Tarian Wor biasanya diiringi oleh alat musik tifa dan suling bambu. Gerakan
tariannya menggambarkan filosofi keseimbangan hidup antara manusia dan alam,
serta keharmonisan antar sesama. Jika Anda berkunjung ke desa-desa seperti Arborek
atau Sawinggrai, Anda mungkin berkesempatan menyaksikan langsung pertunjukan
Wor yang otentik.
Mengangkat sisi budaya seperti ini tidak hanya memperkaya pengalaman
wisatawan, tetapi juga menjadi bentuk apresiasi terhadap identitas masyarakat
Raja Ampat yang seringkali terlupakan di balik gemerlap promosi wisata modern.

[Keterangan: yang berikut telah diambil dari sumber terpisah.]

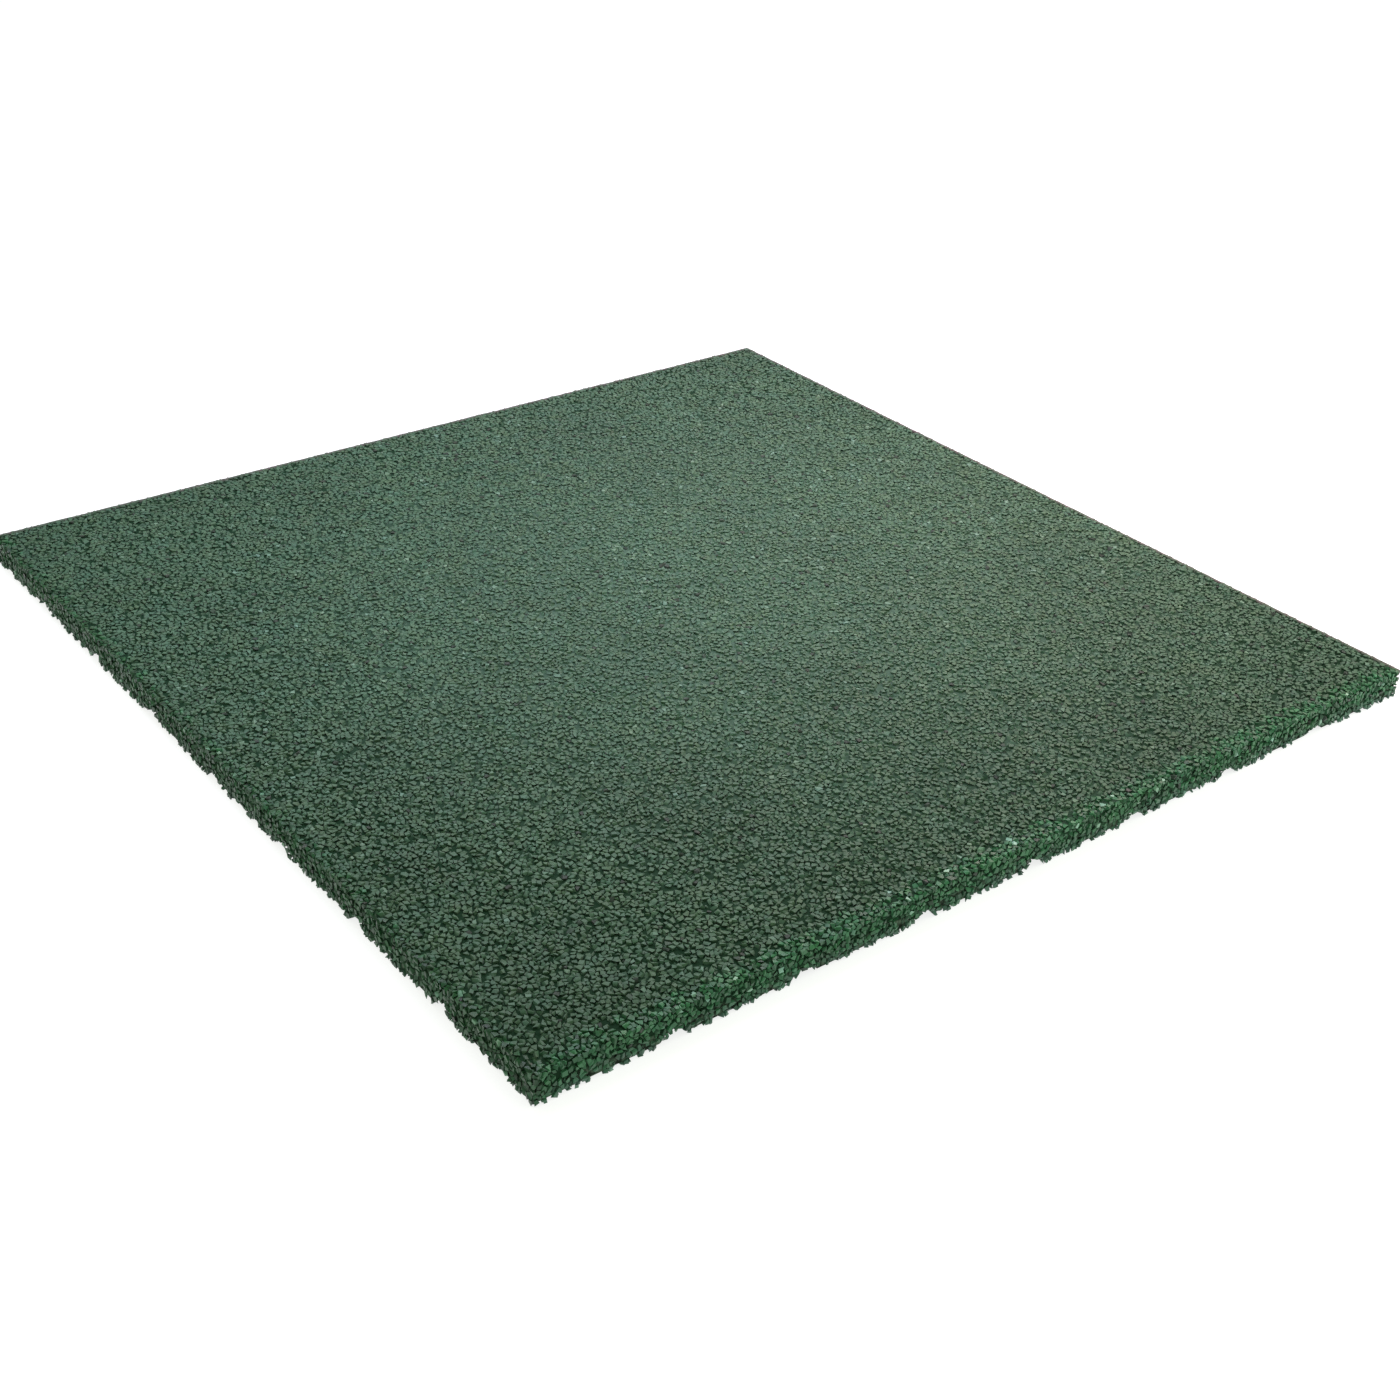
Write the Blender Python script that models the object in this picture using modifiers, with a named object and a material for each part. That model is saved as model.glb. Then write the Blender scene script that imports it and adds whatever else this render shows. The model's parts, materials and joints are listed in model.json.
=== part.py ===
"""Rubber floor tile: one square slab of bonded green rubber granules, moulded in one piece.

The tile lies flat. Its top is plain, and its underside has two crossing sets of drainage
channels, which leave square blocks to stand on. Metres, +Z up, with the origin at the
middle of the underside.
"""

import bmesh
import bpy

# Driving dimensions
SIDE = 1.000
THICKNESS = 0.030
ARRIS = 0.003  # round on every outer edge, where the granules round off the mould's corner
ARRIS_SEGMENTS = 3

BLOCKS_PER_SIDE = 8
CHANNEL_MOUTH = 0.025  # width at the underside
CHANNEL_CEILING = 0.011  # width at the top of the channel
CHANNEL_DEPTH = 0.0085
CEILING_ROUND = 0.003  # round between the channel's slanted walls and its ceiling
CEILING_SEGMENTS = 3

# What follows from them
PITCH = SIDE / BLOCKS_PER_SIDE
CHANNELS_PER_SIDE = BLOCKS_PER_SIDE - 1
WALL_SLOPE = (CHANNEL_MOUTH - CHANNEL_CEILING) / 2 / CHANNEL_DEPTH
CUTTER_OVERRUN = 0.010  # how far a cutter runs out of the tile, below it and at both ends

# Finish, as linear colour
GREEN = (0.040, 0.095, 0.055, 1.0)
ROUGHNESS = 0.85


def clear_scene():
    """Removes whatever the open file holds."""
    for obj in list(bpy.data.objects):
        bpy.data.objects.remove(obj, do_unlink=True)


def new_collection(name):
    """Makes a collection in the scene."""
    collection = bpy.data.collections.new(name)
    bpy.context.scene.collection.children.link(collection)
    return collection


def rubber_material():
    """Makes the matt green of pigmented, bonded rubber."""
    material = bpy.data.materials.new("green_rubber")
    material.use_nodes = True
    shader = material.node_tree.nodes["Principled BSDF"]
    shader.inputs["Base Color"].default_value = GREEN
    shader.inputs["Roughness"].default_value = ROUGHNESS
    shader.inputs["Metallic"].default_value = 0.0
    material.diffuse_color = GREEN
    return material


def box_mesh(name, size):
    """Makes a box mesh of the given size, centred on its own origin."""
    shape = bmesh.new()
    bmesh.ops.create_cube(shape, size=1.0)
    bmesh.ops.scale(shape, vec=size, verts=shape.verts)
    mesh = bpy.data.meshes.new(name)
    shape.to_mesh(mesh)
    shape.free()
    return mesh


def add_bevel(obj, width, segments):
    """Rounds the object's sharp edges, or only its weighted ones where it has some."""
    bevel = obj.modifiers.new("round", "BEVEL")
    bevel.width = width
    bevel.segments = segments
    bevel.limit_method = "WEIGHT" if "bevel_weight_edge" in obj.data.attributes else "ANGLE"
    return bevel


def make_slab(collection):
    """Makes the solid slab that the channels are cut from."""
    slab = bpy.data.objects.new("tile", box_mesh("tile", (SIDE, SIDE, THICKNESS)))
    slab.location = (0.0, 0.0, THICKNESS / 2)
    slab.data.materials.append(rubber_material())
    add_bevel(slab, ARRIS, ARRIS_SEGMENTS)
    collection.objects.link(slab)
    return slab


def channel_mesh(name):
    """Makes one channel's section as a long bar: narrow and rounded on top, wide below."""
    length = SIDE + 2 * CUTTER_OVERRUN
    half_bottom = CHANNEL_MOUTH / 2 + WALL_SLOPE * CUTTER_OVERRUN
    mesh = box_mesh(name, (length, 2 * half_bottom, CHANNEL_DEPTH + CUTTER_OVERRUN))
    shape = bmesh.new()
    shape.from_mesh(mesh)
    weight = shape.edges.layers.float.new("bevel_weight_edge")
    ceiling = [vert for vert in shape.verts if vert.co.z > 0]
    for vert in ceiling:
        vert.co.y *= CHANNEL_CEILING / 2 / half_bottom
    for edge in shape.edges:
        first, second = edge.verts
        along = abs(first.co.x - second.co.x) > length / 2
        if along and first in ceiling:
            edge[weight] = 1.0
    bmesh.ops.translate(
        shape, verts=shape.verts, vec=(0.0, 0.0, (CHANNEL_DEPTH - CUTTER_OVERRUN) / 2)
    )
    shape.to_mesh(mesh)
    shape.free()
    return mesh


def make_cutters(collection, name, turn):
    """Makes one set of parallel channel bars, an even pitch apart, turned about Z."""
    cutters = bpy.data.objects.new(name, channel_mesh(name))
    add_bevel(cutters, CEILING_ROUND, CEILING_SEGMENTS)
    array = cutters.modifiers.new("repeat", "ARRAY")
    array.count = CHANNELS_PER_SIDE
    array.use_relative_offset = False
    array.use_constant_offset = True
    array.constant_offset_displace = (0.0, PITCH, 0.0)
    first = -PITCH * (CHANNELS_PER_SIDE - 1) / 2
    cutters.rotation_euler = (0.0, 0.0, turn)
    across = cutters.rotation_euler.to_matrix().col[1]
    cutters.location = across * first
    cutters.hide_render = True
    cutters.display_type = "WIRE"
    collection.objects.link(cutters)
    return cutters


def cut(obj, cutter):
    """Cuts one set of bars out of the slab."""
    boolean = obj.modifiers.new(cutter.name, "BOOLEAN")
    boolean.operation = "DIFFERENCE"
    boolean.solver = "EXACT"
    boolean.object = cutter


def main():
    clear_scene()
    parts = new_collection("rubber_floor_tile")
    tools = new_collection("cutters")
    slab = make_slab(parts)
    quarter_turn = 1.5707963267948966
    for name, turn in (("channels_along_x", 0.0), ("channels_along_y", quarter_turn)):
        cut(slab, make_cutters(tools, name, turn))


main()
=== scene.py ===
# %% [markdown]
# # A rubber floor tile of pressed granules
#
# The real tile is made from one heap of crumbs. Old rubber is chopped into granules of 2 to
# 6 mm, stirred with green binder and pressed in a flat mould. So its surface isn't a pattern
# drawn on a slab. It is tens of thousands of crumbs, each one flat where it met the mould, with
# dark pits where the crumbs don't quite meet.
#
# This lesson builds it the same way: a few crumbs are modelled by hand, scattered over the
# slab, squeezed against each other and pressed back into the slab's own box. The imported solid
# gives every size.

# %% The frame
import json
import math

import bpy
from mathutils import Matrix, Vector

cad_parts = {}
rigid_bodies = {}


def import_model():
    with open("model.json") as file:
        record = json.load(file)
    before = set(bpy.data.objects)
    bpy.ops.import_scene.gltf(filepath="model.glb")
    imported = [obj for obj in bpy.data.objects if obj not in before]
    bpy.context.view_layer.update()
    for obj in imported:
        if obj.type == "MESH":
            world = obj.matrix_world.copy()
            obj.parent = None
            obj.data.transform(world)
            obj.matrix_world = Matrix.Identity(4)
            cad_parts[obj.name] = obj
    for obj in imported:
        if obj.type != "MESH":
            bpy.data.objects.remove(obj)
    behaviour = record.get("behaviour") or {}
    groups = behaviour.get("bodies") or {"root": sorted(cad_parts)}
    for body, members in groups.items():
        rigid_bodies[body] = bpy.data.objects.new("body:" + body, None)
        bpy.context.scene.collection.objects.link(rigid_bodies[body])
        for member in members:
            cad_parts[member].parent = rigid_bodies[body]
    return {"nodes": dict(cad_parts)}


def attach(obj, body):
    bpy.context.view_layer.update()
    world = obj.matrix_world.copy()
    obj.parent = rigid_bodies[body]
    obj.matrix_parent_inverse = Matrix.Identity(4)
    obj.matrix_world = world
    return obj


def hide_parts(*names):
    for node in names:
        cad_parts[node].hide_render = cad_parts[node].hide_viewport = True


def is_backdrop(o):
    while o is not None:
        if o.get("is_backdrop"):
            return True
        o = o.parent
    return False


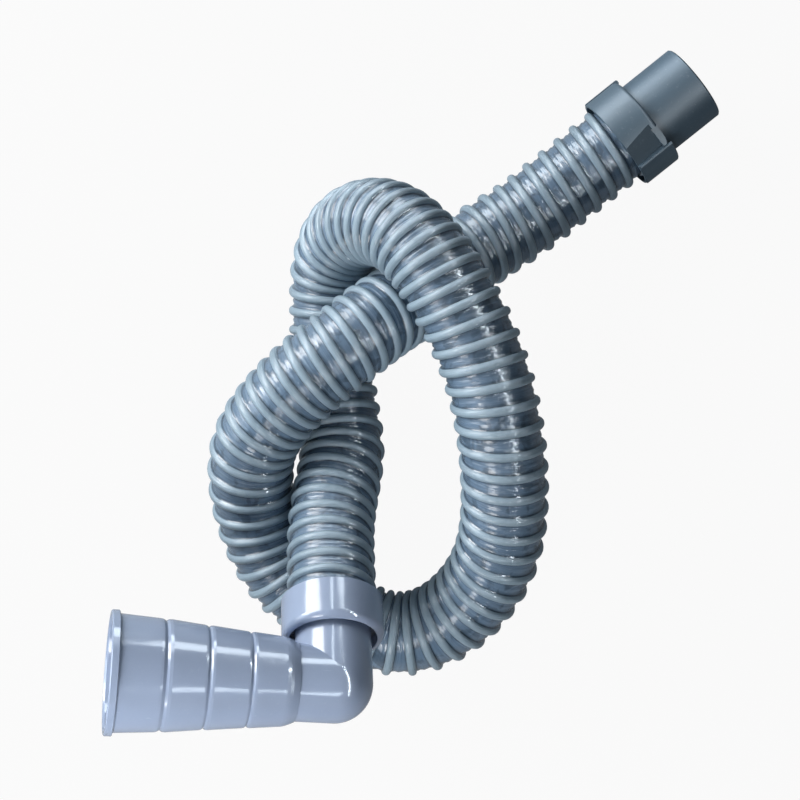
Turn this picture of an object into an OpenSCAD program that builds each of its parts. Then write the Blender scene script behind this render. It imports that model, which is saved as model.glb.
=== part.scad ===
// Sewer hose kit for a caravan: a ribbed drain hose thrown down in a loose knot,
// with a swivel elbow and stepped boot on one end and a bayonet adapter on the other.
// Millimetres, +Z up. The floor is z = 0 and the origin lies under the middle of the fittings.

/* [Hose] */
// Outside diameter over the spiral rib
rib_d = 92; // [86:0.5:92]
// Outside diameter of the thin wall between the turns of the rib
wall_d = 84; // [80:0.5:85]
// Inside diameter of the hose
bore_d = 79; // [74:0.5:79]
// Distance from turn to turn of the rib
rib_pitch = 21.5; // [20.5:0.1:26]

/* [Bayonet adapter] */
// Outside diameter of the spigot that enters the drain pipe
spigot_d = 88.9; // [84:0.1:92]
// How far the spigot stands out of the locking ring
spigot_out = 66.8; // [40:0.2:90]
// Wall of the spigot
spigot_wall = 3; // [2:0.1:4]
// Thickness of the locking ring's shell outside the adapter's collar
ring_wall = 7.2; // [6.4:0.1:9]
// Length of the locking ring
ring_len = 41.5; // [38:0.5:50]
// How far the two thumb lugs stand out of the ring
lug_rise = 1.3; // [1:0.1:4]

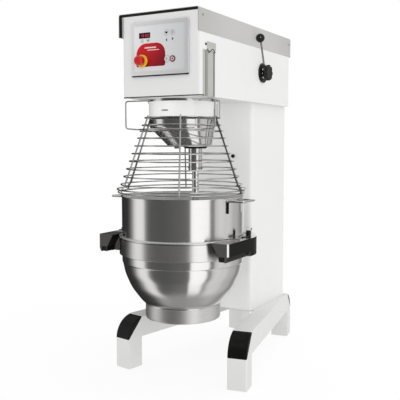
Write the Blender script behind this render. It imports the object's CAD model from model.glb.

Konservasi Raja Ampat: Antara Tantangan dan Harapan
Seiring meningkatnya popularitas Raja Ampat sebagai destinasi wisata dunia,
tantangan dalam menjaga kelestariannya pun semakin besar. Tekanan terhadap
lingkungan muncul dari berbagai sisi, mulai dari over-tourism, pencemaran laut,
hingga aktivitas penangkapan ikan ilegal.
Namun, berbagai upaya konservasi terus digalakkan oleh pemerintah daerah,
LSM internasional seperti Greenpeace, hingga masyarakat lokal sendiri. Salah
satu inisiatif yang patut diapresiasi adalah pembentukan kawasan konservasi
laut yang kini mencakup lebih dari 2 juta hektar wilayah perairan Raja Ampat.
Program ini bertujuan untuk melindungi habitat penting bagi spesies endemik
serta memastikan keberlanjutan sumber daya bagi masyarakat sekitar.
Selain itu, edukasi kepada wisatawan tentang pentingnya perilaku bertanggung
jawab saat berkunjung ke kawasan ini menjadi kunci agar dampak pariwisata bisa
dikelola dengan bijak. Misalnya, wisatawan dihimbau untuk tidak menyentuh
terumbu karang, menggunakan sunscreen ramah lingkungan, dan membawa kembali
sampah mereka saat meninggalkan pulau.
Kenapa Raja Ampat Lebih dari Sekadar Tempat Wisata?
Berwisata ke Raja Ampat bukan hanya tentang menikmati keindahan alam semata. Ini adalah perjalanan yang mengajarkan kita tentang harmoni antara manusia dengan alam, tentang kearifan lokal yang telah terbukti menjaga ekosistem selama ratusan tahun. Dengan memahami sisi budaya dan upaya pelestariannya, kita bisa lebih menghargai setiap langkah yang kita ambil di surga kecil ujung timur Indonesia ini.